Sunday, January 28, 2018

MEDITATIONS FOR MIDWINTER: PART 1


Title: Landscape with Snow and the Crucifixion
Artist: Karel van Mander, the Elder
Medium: Oil on panel
Size: 67 x 118 cm
Date: 1599
Location: Private Collection

Though this painting is based on a work by Lucas van Leyden dated 1517, Karel van Mander uses this inspiration to create what is likely the first painting of the Crucifixion depicted with snow. Van Mander was following a tradition started by fellow Dutch painter Pieter Bruegel the Elder, who, about thirty years prior, had done a series of biblical paintings set in the Dutch winter. Due to the virtual disappearance of religious painting from the Protestant society of the Netherlands, preference had shifted to non-religious themes such as still life and landscape painting, and Bruegel had started a vogue for Netherlandish winter paintings.

Dark skies and snowy hills dominate this landscape of Golgotha. Banners and cloaks billow in the winter wind while hungry dogs scavenge the bones of dead animals littered among barren trees. As the mortal life drains from Jesus, the earth itself waits, dormant and lifeless. Van Mander, with his use his use of stark contrast between sky and snow, was able to produce a stunning landscape depicting a Flemish winter, and still capture a scene charged with more emotional resonance than many of Bruegel’s preceding works.

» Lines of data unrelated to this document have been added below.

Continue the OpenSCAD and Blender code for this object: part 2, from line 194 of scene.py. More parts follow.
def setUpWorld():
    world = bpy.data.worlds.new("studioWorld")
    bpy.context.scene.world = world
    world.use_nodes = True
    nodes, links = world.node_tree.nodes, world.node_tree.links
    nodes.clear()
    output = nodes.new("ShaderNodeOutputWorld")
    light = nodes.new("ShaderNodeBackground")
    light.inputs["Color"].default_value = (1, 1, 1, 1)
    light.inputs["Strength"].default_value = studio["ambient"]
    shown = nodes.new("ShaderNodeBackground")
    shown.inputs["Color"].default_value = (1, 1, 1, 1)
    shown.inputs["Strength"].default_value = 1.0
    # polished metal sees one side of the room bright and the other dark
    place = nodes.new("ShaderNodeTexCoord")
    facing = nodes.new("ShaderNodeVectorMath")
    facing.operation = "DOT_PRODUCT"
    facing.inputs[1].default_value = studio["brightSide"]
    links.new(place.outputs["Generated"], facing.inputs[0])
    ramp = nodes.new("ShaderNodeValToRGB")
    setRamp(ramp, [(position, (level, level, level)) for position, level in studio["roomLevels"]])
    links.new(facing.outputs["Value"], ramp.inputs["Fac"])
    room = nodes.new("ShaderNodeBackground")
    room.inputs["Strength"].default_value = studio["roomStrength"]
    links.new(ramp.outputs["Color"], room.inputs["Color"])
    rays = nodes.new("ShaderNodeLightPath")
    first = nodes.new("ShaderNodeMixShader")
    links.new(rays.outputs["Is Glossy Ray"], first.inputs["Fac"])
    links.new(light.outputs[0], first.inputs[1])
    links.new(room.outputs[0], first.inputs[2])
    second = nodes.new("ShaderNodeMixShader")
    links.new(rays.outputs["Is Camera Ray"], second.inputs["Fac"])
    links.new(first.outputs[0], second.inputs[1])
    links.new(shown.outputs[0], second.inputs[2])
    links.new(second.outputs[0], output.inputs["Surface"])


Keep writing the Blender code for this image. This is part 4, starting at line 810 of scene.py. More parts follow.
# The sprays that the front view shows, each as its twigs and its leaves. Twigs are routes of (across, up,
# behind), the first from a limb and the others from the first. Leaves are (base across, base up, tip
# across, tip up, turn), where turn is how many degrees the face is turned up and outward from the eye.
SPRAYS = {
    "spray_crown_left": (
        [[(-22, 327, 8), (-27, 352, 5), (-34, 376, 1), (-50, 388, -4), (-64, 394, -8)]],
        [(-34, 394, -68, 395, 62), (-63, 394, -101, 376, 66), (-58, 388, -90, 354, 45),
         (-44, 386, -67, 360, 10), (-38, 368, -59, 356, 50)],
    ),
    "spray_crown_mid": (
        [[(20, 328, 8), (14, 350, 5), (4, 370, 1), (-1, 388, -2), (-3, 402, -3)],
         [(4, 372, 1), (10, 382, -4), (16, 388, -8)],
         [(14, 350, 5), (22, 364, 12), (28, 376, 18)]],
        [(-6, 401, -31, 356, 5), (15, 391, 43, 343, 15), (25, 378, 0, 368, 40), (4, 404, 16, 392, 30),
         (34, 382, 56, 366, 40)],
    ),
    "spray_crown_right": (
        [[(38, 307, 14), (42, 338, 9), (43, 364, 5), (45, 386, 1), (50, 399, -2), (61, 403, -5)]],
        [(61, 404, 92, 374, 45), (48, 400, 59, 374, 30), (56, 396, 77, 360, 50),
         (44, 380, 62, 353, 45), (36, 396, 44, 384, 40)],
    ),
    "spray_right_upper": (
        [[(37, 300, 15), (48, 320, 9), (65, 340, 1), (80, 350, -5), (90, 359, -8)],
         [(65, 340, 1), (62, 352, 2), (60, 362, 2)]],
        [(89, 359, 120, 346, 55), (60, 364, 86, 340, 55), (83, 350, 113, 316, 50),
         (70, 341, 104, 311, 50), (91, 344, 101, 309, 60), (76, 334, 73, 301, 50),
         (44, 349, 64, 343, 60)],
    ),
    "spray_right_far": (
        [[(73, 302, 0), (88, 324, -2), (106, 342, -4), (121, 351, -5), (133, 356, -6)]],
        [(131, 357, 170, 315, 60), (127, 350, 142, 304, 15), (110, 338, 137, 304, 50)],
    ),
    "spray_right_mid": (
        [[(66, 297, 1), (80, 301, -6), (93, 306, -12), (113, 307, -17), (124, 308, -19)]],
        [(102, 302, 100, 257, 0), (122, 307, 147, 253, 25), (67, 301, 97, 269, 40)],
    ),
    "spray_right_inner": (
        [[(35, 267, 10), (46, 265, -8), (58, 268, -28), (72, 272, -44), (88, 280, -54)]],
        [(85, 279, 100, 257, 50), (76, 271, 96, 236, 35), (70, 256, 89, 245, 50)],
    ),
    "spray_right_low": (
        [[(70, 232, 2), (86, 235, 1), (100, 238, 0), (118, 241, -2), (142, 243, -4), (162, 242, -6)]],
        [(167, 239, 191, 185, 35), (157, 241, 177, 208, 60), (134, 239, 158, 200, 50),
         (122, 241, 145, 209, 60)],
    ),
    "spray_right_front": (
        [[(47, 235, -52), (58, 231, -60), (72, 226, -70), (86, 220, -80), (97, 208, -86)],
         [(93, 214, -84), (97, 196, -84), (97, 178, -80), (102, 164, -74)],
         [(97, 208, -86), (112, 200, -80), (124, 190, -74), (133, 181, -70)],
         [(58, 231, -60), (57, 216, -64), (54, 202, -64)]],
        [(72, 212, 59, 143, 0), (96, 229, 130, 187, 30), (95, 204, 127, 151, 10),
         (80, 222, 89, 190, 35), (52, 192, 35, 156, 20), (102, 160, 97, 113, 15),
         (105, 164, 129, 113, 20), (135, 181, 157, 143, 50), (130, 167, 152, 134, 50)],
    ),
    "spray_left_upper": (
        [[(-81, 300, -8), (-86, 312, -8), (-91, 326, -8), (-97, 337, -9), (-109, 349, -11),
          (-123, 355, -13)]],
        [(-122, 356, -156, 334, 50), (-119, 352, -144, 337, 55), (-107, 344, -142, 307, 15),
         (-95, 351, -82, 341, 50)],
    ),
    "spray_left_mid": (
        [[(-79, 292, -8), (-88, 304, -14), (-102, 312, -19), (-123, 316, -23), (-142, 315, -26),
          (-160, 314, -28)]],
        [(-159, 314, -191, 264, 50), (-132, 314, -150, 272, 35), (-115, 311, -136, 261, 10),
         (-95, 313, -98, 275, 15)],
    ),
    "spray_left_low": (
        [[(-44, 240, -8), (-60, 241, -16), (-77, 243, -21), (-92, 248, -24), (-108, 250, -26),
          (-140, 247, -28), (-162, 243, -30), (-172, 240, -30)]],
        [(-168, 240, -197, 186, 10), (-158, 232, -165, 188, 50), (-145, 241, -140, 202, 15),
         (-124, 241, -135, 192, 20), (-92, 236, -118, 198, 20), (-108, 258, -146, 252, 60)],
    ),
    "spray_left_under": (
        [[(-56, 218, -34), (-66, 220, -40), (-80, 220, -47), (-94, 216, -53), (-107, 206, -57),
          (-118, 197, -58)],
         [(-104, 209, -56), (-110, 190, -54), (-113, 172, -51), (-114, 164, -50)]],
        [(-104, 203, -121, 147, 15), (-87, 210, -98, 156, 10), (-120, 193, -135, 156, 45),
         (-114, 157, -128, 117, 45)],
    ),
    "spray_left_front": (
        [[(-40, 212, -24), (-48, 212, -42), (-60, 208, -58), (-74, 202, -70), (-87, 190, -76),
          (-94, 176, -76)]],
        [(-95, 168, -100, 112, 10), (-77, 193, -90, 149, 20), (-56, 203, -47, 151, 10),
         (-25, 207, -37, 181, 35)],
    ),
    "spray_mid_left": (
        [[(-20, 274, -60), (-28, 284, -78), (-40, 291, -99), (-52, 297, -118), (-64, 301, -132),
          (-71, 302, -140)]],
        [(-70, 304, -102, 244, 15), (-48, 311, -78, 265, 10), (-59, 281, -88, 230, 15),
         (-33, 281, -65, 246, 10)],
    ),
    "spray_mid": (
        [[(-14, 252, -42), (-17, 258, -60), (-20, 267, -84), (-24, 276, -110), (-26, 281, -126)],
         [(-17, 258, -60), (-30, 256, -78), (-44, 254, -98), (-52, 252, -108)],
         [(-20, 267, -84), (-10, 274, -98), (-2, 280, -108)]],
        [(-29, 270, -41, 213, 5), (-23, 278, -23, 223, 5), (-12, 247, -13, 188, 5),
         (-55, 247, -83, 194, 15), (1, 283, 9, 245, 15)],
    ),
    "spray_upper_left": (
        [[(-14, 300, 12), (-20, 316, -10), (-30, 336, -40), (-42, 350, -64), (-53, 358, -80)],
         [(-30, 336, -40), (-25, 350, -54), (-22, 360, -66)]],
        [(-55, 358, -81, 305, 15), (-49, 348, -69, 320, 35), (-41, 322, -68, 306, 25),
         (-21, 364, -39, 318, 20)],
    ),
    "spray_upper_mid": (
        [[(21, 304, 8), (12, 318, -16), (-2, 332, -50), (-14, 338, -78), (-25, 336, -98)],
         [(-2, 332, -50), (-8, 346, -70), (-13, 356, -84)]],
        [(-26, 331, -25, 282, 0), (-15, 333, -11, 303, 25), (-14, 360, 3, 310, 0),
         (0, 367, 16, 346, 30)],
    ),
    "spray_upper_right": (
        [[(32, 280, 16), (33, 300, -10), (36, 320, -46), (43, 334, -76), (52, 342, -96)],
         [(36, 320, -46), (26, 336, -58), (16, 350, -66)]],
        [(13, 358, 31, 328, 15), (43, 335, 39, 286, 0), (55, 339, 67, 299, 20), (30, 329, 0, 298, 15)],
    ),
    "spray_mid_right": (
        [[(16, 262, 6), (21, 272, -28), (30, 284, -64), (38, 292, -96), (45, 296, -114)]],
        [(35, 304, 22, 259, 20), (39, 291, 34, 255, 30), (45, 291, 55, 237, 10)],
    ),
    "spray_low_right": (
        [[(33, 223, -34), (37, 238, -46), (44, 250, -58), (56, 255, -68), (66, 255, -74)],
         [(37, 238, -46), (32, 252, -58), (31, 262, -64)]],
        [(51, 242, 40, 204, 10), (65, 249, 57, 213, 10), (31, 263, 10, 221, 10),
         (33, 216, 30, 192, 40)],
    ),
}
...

Karel van Mander, the Elder (1548 - 1606) was a Dutch Mannerist painter, poet, and writer whose fame is principally based upon a biographical work on painters - Het Schilder-boeck (1604; "The Book of Painters"). Born of a noble family at Meulebeke in Flanders, van Mander studied under Lucas de Heere at Ghent, and under Pieter Vlerick at Courtrai and Tournai. After much wandering, in 1583 he settled at Haarlem, where he co-founded a successful academy of painting. Van Mander's paintings, which were mainly religious and allegorical, adopted the elongated forms of the Mannerist, but his later works showed a greater tendency towards naturalism.